* Provided material:
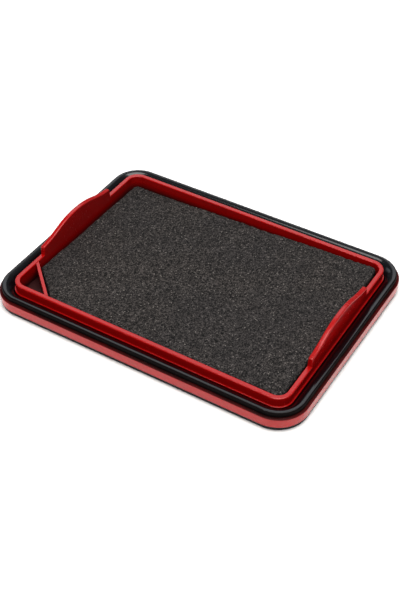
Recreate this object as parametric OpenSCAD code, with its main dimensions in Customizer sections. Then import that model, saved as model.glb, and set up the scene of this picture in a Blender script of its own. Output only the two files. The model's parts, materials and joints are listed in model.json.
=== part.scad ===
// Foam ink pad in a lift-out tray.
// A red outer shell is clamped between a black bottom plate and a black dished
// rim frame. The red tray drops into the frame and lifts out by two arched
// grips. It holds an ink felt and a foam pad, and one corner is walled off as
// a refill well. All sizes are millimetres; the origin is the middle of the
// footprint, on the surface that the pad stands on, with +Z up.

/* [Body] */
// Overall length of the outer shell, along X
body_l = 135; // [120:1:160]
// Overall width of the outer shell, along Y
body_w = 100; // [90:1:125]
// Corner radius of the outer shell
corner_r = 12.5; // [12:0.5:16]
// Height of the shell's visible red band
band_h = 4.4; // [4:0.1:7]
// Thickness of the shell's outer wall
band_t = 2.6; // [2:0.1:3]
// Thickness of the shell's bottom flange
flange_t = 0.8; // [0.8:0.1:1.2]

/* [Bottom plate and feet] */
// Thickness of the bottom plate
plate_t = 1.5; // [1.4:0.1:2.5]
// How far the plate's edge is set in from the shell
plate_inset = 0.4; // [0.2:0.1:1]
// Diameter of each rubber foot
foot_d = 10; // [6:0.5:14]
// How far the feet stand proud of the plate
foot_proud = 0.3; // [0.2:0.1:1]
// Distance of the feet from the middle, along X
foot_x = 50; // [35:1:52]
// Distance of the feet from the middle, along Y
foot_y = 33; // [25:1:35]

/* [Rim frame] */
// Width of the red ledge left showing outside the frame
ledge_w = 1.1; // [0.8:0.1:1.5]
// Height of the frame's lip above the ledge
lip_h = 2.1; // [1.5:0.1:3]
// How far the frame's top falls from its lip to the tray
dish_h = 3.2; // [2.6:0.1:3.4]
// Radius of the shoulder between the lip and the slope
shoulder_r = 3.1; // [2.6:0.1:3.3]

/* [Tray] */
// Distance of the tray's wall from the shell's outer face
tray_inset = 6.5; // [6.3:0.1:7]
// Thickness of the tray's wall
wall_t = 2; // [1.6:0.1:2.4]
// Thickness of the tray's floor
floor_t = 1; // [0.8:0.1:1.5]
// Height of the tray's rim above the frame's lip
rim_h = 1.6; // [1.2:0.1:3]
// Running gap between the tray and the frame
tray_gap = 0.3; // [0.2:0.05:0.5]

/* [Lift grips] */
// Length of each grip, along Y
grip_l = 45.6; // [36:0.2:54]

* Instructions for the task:
All of the data must be returned exactly.

* Task answer:
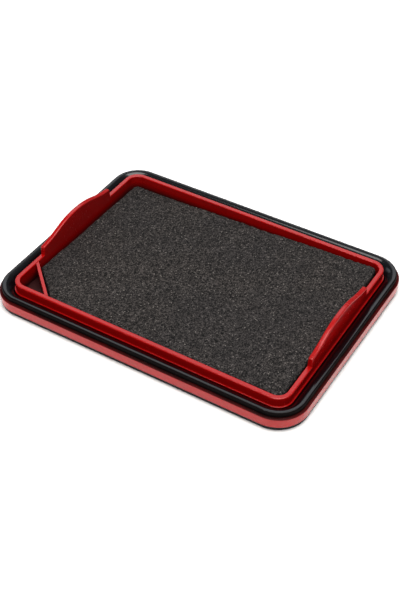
Recreate this object as parametric OpenSCAD code, with its main dimensions in Customizer sections. Then import that model, saved as model.glb, and set up the scene of this picture in a Blender script of its own. Output only the two files. The model's parts, materials and joints are listed in model.json.
=== part.scad ===
// Foam ink pad in a lift-out tray.
// A red outer shell is clamped between a black bottom plate and a black dished
// rim frame. The red tray drops into the frame and lifts out by two arched
// grips. It holds an ink felt and a foam pad, and one corner is walled off as
// a refill well. All sizes are millimetres; the origin is the middle of the
// footprint, on the surface that the pad stands on, with +Z up.

/* [Body] */
// Overall length of the outer shell, along X
body_l = 135; // [120:1:160]
// Overall width of the outer shell, along Y
body_w = 100; // [90:1:125]
// Corner radius of the outer shell
corner_r = 12.5; // [12:0.5:16]
// Height of the shell's visible red band
band_h = 4.4; // [4:0.1:7]
// Thickness of the shell's outer wall
band_t = 2.6; // [2:0.1:3]
// Thickness of the shell's bottom flange
flange_t = 0.8; // [0.8:0.1:1.2]

/* [Bottom plate and feet] */
// Thickness of the bottom plate
plate_t = 1.5; // [1.4:0.1:2.5]
// How far the plate's edge is set in from the shell
plate_inset = 0.4; // [0.2:0.1:1]
// Diameter of each rubber foot
foot_d = 10; // [6:0.5:14]
// How far the feet stand proud of the plate
foot_proud = 0.3; // [0.2:0.1:1]
// Distance of the feet from the middle, along X
foot_x = 50; // [35:1:52]
// Distance of the feet from the middle, along Y
foot_y = 33; // [25:1:35]

/* [Rim frame] */
// Width of the red ledge left showing outside the frame
ledge_w = 1.1; // [0.8:0.1:1.5]
// Height of the frame's lip above the ledge
lip_h = 2.1; // [1.5:0.1:3]
// How far the frame's top falls from its lip to the tray
dish_h = 3.2; // [2.6:0.1:3.4]
// Radius of the shoulder between the lip and the slope
shoulder_r = 3.1; // [2.6:0.1:3.3]

/* [Tray] */
// Distance of the tray's wall from the shell's outer face
tray_inset = 6.5; // [6.3:0.1:7]
// Thickness of the tray's wall
wall_t = 2; // [1.6:0.1:2.4]
// Thickness of the tray's floor
floor_t = 1; // [0.8:0.1:1.5]
// Height of the tray's rim above the frame's lip
rim_h = 1.6; // [1.2:0.1:3]
// Running gap between the tray and the frame
tray_gap = 0.3; // [0.2:0.05:0.5]

/* [Lift grips] */
// Length of each grip, along Y
grip_l = 45.6; // [36:0.2:54]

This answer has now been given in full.